== Collected material ==
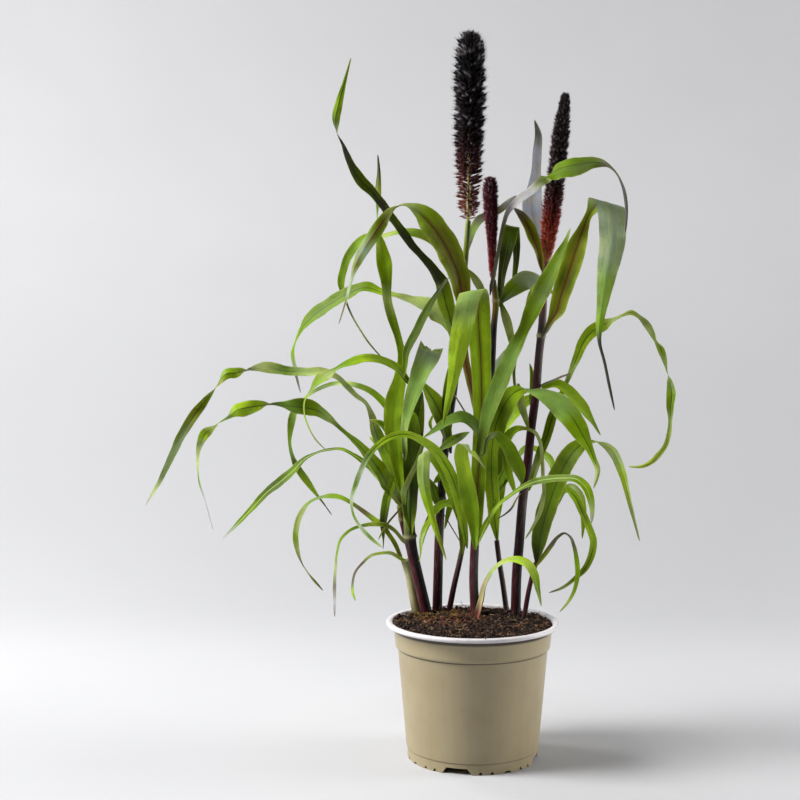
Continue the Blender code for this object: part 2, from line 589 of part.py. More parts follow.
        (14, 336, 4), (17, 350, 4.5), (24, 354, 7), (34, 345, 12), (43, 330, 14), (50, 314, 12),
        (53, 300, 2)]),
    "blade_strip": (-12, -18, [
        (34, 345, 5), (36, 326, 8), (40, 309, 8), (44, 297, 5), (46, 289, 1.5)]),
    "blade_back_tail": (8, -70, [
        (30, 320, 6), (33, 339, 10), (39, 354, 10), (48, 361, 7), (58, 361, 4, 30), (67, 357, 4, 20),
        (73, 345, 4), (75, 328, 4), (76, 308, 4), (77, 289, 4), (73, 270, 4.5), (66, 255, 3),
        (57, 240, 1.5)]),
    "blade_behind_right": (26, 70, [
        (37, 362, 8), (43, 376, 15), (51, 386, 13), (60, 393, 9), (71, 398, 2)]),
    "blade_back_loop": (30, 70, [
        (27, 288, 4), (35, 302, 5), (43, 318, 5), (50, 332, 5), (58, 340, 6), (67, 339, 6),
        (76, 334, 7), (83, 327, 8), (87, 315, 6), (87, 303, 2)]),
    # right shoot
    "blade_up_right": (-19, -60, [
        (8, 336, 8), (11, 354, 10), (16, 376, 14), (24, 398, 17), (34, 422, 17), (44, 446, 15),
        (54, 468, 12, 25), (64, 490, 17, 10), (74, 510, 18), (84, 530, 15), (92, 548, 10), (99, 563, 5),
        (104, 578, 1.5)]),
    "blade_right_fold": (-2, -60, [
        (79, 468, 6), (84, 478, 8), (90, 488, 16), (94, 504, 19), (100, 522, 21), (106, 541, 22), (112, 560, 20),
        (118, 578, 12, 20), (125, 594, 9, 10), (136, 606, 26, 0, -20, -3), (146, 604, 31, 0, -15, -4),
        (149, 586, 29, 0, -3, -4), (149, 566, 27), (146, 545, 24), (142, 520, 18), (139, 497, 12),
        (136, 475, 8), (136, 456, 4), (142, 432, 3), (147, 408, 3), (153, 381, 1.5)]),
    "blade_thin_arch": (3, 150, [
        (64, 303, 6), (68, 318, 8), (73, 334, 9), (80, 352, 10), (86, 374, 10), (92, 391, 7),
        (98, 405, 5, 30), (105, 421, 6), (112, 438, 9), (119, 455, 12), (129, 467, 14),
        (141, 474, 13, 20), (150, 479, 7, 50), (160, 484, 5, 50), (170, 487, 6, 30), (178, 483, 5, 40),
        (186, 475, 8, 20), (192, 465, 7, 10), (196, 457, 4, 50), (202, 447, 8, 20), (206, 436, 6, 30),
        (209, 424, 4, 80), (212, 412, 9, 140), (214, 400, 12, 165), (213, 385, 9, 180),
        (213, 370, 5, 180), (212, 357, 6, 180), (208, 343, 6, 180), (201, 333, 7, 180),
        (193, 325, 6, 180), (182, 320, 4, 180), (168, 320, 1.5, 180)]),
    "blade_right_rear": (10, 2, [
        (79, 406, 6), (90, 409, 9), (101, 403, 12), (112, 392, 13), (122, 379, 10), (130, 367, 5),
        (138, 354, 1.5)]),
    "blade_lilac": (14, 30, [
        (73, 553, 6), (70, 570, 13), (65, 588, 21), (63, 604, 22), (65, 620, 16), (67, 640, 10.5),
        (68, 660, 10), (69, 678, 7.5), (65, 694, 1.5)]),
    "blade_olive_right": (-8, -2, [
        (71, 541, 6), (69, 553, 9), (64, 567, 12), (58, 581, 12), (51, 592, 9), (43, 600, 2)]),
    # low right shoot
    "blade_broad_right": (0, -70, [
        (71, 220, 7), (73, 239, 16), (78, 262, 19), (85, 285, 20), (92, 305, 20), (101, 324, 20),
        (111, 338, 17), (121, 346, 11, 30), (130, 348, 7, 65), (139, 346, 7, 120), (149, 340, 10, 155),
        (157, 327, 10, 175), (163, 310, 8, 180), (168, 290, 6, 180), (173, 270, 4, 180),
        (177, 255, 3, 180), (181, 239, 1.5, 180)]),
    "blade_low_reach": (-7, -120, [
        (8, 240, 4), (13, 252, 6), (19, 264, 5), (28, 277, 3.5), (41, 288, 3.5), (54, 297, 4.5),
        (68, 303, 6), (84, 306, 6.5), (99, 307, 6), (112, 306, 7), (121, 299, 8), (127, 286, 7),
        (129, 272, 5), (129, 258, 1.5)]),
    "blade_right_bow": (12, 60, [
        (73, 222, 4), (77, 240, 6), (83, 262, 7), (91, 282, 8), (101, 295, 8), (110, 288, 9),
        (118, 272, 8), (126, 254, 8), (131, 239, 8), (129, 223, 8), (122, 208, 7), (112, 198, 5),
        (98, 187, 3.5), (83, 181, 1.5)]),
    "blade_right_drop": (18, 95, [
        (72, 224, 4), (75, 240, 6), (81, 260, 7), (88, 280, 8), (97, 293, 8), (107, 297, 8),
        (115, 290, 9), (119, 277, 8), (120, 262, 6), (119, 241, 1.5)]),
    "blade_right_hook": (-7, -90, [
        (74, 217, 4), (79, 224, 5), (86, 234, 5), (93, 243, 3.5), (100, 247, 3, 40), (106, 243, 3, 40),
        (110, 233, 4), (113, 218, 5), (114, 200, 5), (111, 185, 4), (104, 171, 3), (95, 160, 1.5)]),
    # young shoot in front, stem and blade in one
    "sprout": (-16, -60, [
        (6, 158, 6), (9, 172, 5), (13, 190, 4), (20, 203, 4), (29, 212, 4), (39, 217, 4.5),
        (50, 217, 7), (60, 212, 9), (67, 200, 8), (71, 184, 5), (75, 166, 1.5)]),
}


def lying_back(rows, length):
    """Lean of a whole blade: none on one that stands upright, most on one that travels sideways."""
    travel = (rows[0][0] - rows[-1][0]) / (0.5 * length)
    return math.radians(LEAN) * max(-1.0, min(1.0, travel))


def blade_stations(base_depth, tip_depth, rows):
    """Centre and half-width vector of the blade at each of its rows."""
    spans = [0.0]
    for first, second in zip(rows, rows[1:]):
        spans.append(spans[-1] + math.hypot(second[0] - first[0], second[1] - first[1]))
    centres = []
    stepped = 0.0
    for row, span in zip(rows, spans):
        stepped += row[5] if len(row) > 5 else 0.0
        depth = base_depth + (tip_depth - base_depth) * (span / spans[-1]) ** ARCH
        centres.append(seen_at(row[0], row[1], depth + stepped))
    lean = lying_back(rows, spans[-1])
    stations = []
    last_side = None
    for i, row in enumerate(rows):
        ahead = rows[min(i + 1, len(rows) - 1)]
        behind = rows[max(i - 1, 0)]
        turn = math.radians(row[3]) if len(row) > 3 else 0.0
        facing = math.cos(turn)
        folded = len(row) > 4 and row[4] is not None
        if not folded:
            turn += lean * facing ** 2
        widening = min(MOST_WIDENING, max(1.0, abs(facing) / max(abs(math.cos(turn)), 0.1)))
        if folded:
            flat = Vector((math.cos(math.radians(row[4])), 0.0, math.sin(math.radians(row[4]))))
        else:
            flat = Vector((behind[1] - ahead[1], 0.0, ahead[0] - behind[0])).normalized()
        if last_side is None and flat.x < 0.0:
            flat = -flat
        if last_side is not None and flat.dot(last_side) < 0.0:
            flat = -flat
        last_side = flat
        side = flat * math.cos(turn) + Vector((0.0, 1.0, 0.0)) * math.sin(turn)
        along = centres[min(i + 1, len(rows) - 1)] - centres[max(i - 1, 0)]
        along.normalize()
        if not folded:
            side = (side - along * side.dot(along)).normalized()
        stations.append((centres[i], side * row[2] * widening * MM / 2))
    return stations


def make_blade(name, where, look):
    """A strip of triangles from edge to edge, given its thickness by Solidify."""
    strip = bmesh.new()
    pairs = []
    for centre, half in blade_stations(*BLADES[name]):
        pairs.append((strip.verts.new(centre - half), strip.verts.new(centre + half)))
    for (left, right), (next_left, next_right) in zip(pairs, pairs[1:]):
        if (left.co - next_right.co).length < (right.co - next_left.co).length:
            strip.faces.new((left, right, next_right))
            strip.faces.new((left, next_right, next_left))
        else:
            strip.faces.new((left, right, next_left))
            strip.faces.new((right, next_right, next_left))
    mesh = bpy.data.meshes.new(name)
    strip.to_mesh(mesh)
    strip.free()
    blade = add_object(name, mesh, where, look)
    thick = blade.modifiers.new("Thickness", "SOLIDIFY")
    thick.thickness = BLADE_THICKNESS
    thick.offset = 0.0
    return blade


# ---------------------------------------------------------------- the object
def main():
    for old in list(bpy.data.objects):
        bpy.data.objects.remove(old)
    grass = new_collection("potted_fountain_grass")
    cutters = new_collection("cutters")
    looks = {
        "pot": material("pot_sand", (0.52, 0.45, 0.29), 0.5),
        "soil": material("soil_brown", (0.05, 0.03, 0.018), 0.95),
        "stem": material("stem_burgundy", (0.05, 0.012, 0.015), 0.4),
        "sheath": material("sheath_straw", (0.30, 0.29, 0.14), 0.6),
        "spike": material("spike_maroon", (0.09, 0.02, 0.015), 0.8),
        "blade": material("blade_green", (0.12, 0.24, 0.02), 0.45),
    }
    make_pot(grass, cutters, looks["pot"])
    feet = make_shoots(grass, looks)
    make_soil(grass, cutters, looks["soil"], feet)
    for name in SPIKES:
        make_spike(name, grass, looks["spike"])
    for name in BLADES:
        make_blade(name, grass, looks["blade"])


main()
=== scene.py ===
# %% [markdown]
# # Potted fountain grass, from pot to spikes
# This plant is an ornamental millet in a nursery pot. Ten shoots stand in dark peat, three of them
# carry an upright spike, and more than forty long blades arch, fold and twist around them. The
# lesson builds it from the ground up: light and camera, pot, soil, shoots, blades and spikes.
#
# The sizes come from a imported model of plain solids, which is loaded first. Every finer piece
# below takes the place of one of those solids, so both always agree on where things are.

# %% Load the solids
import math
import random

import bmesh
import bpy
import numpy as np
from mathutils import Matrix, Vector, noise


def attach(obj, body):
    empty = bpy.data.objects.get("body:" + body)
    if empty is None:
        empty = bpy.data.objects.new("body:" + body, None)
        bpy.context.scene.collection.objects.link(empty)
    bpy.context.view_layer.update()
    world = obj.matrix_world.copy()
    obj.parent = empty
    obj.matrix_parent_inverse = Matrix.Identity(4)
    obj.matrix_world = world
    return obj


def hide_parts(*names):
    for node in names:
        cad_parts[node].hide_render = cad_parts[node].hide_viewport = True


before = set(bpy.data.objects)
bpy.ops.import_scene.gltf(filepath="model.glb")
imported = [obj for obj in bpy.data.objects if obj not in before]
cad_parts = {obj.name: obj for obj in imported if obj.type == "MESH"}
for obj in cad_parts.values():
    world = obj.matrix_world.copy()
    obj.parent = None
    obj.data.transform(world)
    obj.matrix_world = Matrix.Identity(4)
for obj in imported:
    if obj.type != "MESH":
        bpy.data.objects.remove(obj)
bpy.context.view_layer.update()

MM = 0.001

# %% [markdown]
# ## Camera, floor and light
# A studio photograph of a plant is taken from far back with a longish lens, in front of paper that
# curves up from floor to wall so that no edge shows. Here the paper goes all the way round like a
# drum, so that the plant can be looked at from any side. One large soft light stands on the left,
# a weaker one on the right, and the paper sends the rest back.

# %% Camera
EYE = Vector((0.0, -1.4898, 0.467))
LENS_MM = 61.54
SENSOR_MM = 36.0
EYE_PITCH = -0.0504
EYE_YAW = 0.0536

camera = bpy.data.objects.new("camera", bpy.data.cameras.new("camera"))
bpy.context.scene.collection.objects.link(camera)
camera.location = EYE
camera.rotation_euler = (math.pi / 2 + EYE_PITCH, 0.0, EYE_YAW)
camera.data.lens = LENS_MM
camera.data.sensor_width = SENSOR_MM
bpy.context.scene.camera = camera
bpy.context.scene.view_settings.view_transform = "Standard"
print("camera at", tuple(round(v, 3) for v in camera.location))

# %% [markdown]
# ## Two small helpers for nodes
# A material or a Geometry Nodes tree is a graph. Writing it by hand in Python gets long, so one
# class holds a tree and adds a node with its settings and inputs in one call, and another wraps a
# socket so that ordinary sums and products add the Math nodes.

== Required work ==
The lines to quote run from the one containing "feet = make_shoots(grass, looks)" to the one containing "bpy.data.objects.remove(obj)". Quote them exactly, with both of those lines, and nothing else.

== Response to the exercise ==
    feet = make_shoots(grass, looks)
    make_soil(grass, cutters, looks["soil"], feet)
    for name in SPIKES:
        make_spike(name, grass, looks["spike"])
    for name in BLADES:
        make_blade(name, grass, looks["blade"])


main()
=== scene.py ===
# %% [markdown]
# # Potted fountain grass, from pot to spikes
# This plant is an ornamental millet in a nursery pot. Ten shoots stand in dark peat, three of them
# carry an upright spike, and more than forty long blades arch, fold and twist around them. The
# lesson builds it from the ground up: light and camera, pot, soil, shoots, blades and spikes.
#
# The sizes come from a imported model of plain solids, which is loaded first. Every finer piece
# below takes the place of one of those solids, so both always agree on where things are.

# %% Load the solids
import math
import random

import bmesh
import bpy
import numpy as np
from mathutils import Matrix, Vector, noise


def attach(obj, body):
    empty = bpy.data.objects.get("body:" + body)
    if empty is None:
        empty = bpy.data.objects.new("body:" + body, None)
        bpy.context.scene.collection.objects.link(empty)
    bpy.context.view_layer.update()
    world = obj.matrix_world.copy()
    obj.parent = empty
    obj.matrix_parent_inverse = Matrix.Identity(4)
    obj.matrix_world = world
    return obj


def hide_parts(*names):
    for node in names:
        cad_parts[node].hide_render = cad_parts[node].hide_viewport = True


before = set(bpy.data.objects)
bpy.ops.import_scene.gltf(filepath="model.glb")
imported = [obj for obj in bpy.data.objects if obj not in before]
cad_parts = {obj.name: obj for obj in imported if obj.type == "MESH"}
for obj in cad_parts.values():
    world = obj.matrix_world.copy()
    obj.parent = None
    obj.data.transform(world)
    obj.matrix_world = Matrix.Identity(4)
for obj in imported:
    if obj.type != "MESH":
        bpy.data.objects.remove(obj)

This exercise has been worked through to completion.